Last Friday, 25 September, large groups of farmers from several states in both the north and south of the country gathered in demonstrations along highways, railways and state borders. They are worried that the government is planning to abandon Minimum Support Prices for their produce.
India’s GDP has shrunk by nearly a quarter in the last four months. The central government is almost bankrupt, and arguments are being made in favour of the Reserve Bank of India printing money to bail out the economy, despite the risk of runaway inflation. Unemployment is at an all-time high. The BJP is making grave errors by disenfranchising the nation’s labour force, its farmers, and its politically passionate youth. The party’s efforts at distraction are getting increasingly desperate. When a guest on the popular rolling news channel Times Now raised the question of the economy, the presenter told him not to ‘waste the nation’s time’ and wrenched the discussion back to the matter of a dead Bollywood actor’s alleged drug use.
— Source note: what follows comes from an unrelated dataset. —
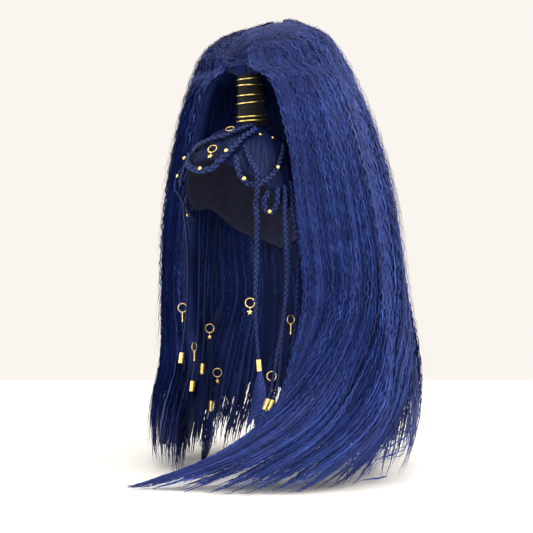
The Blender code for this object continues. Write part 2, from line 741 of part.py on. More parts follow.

Meanwhile, leaders of dissent languish in jail. The young members of Pinjra Tod – both Muslim and Hindu, and of different castes – see Narwal and Kalita as mentors, friends, sisters. Khalid has spoken at more than a hundred protests across the country in the last year. The state has accused him of inciting violence with speeches that quoted Gandhi. All of the fifteen who have been charged – standing together as Muslim and Hindu, women and men – counter the divisive politics of the BJP’s Hindu, brahminical, patriarchal nationalism. For all the grievous accusations that have been levelled against them, they are guilty only of solidarity.